My attention was quickly drawn back to the colorful orange type and black trim menu, shining with outward facing LED lights that made the plastic glow.  You could get a massive plate of rice, salad, bread, and chicken or meat kabob for $15, or a sandwich for $9. Drinks were $2 to $3 bucks.

“May I take your Order?”

As I answered the young Latino with round wire rimmed glasses, I noticed a tall white man with a black ball cap ordering next to me.  He wore a large type red and blue slogan, “Deport Trump,” on his white t-shirt.

“We’ve got to get that guy out of here,” he told the cashier emphatically.  A Latino cashier named Carlos, looked up, wearing his standard issue fast food uniform, which included a yellow orange ball cap a fixed with a bright red Z.  I later saw he had a woman’s name, Carmen, tattooed in graffiti hieroglyphics on the back of his neck. The white guy with the “Deport Trump” t-shirt exclaimed, “He’s horrible!  Who is to say what he will do next? We all have to vote! You have to go vote!” he challenged the cashier.

Carlos responded cooly, “They are all the same, though, really.  How will things really change?” he asked.

““There is a huge difference!” the white man explained, raising his voice astonished.  “Trump is crazy, he’s off kilter, he’s a megalomaniac; a habitual liar! He’s dangerous!”

“Yeah, well we’re reaching the end times I guess,” Carlos responded.  “tt’s just the way things go.”

“We’ve got to vote, we’ve got to stop him,” the white man responded.

“Your total is $12.73,” the cashier replied. 

The white man looked down at the card swiper display and keypad fixed facing outward from the counter that blinked in a reddish green off-yellow.  He inserted the chip on his credit card into the machine, which after a few seconds, beeped.

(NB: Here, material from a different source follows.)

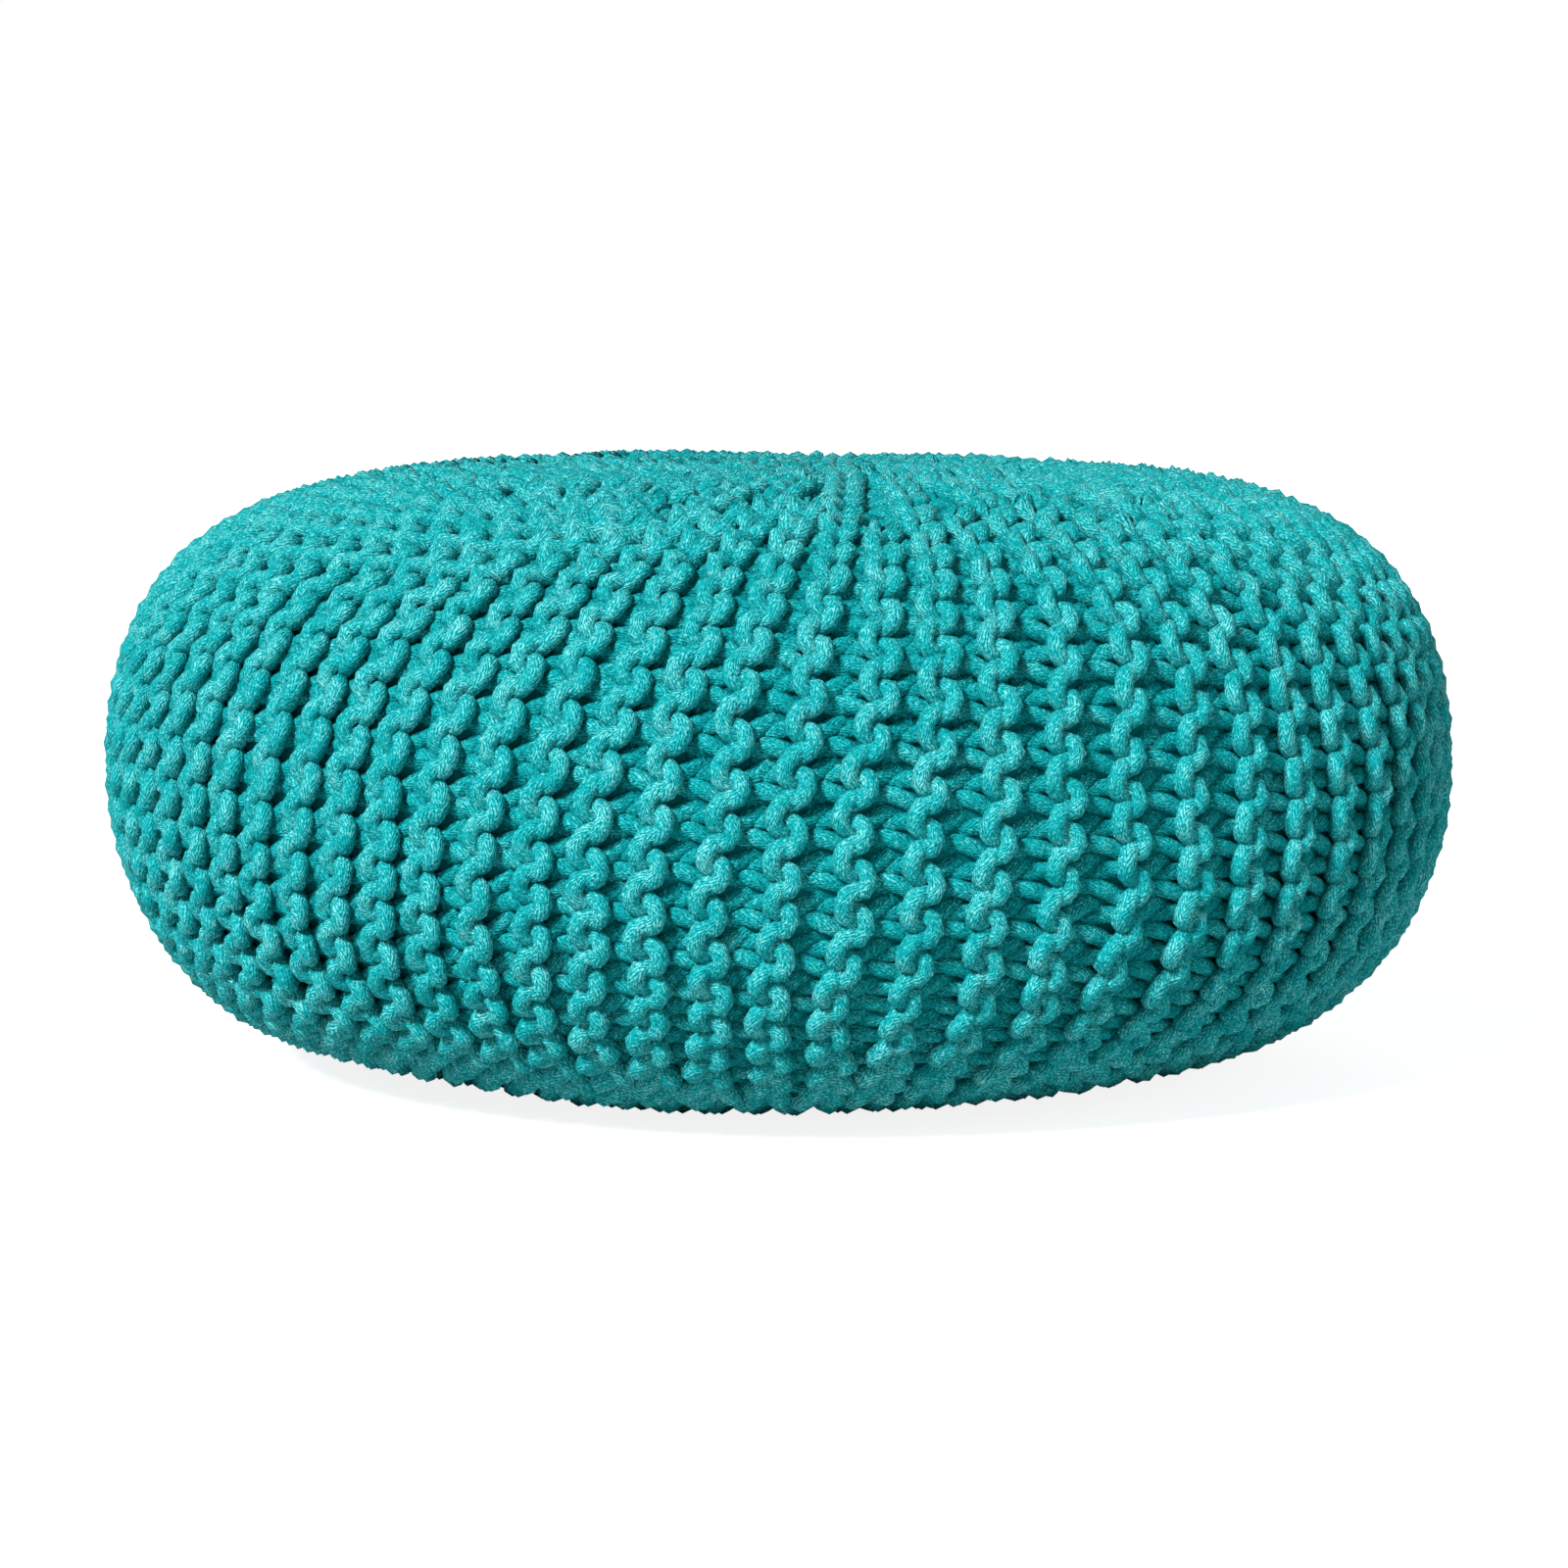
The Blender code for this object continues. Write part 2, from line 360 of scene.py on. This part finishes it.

An off-white receipt automatically unfurled out of a slot next to the cash register in a high pitched oscillating screech, sounding the whirl of the machine instantaneous printing another customer’s receipt.

“Alright, thank you.” The man raised his hand and the cashier gave him a fist bump.  “Your order is number 35.”

I ordered too, then fidgeted restlessly, waiting, hungry.   The white man proudly wearing his “Deport Trump” t-shirt immersed himself in his phone, busily replying to emails, with the intensity and dedication to liberate America in the name of the resistance, to derail Trump’s autocratic, xenophobic agenda hoodwinking the masses with a craven deceitful populism that was nothing more than empty nationalism, brash racism, and corrupt crony-capitalist excess.

“Here you go boss,” the same cashier handed the white man a paper bag with his food inside.

They fist bumped again.  “Have a good day, and remember to vote,” the man said.  

“Thank  you boss.  Have a good day come again,” the cashier replied.

Carlos headed into the back, to clock out on his break.  The time-clock was in the back, located past a rotating spit of roasting chicken and another one of seasoned lamb, past three other line cook busily preparing orders.  Two guys in the back were keeping busy, furiously washing dishes, their hands calloused, swollen and pruned from dipping dishware knives, and cooking instruments into hot and cold water and a sanitizing sterilizing acid; scrubbing and sterilizing cooking instruments, plates, knives and utensils.  he emerged after several minutes carrying a large plate of food–his shift meal. 

I turned back.  “Here you go boss,” the cashier with round wire rimmed  glasses pointed at an orange tray.

“Thank you sir.”  I picked up the plate with my $9 dollar hot chicken sandwich.

The typical cashier in Los Angeles five years ago made an annual salary of just under 20,000 dollars, according to government statistics.  Back then, your average studio apartment cost $984 a month. just under $12,000 a year, leaving a worker with $8,000 dollars for bills, groceries, transportation, and whatever else.  Last year, an LA cashier earned $23,300 annually. The price of a studio has climbed to $1,500 a month. After paying rent workers are left with 5,300 for everything else, a 34% decline in disposable income.  There are 140,000 cashiers in the LA metro area.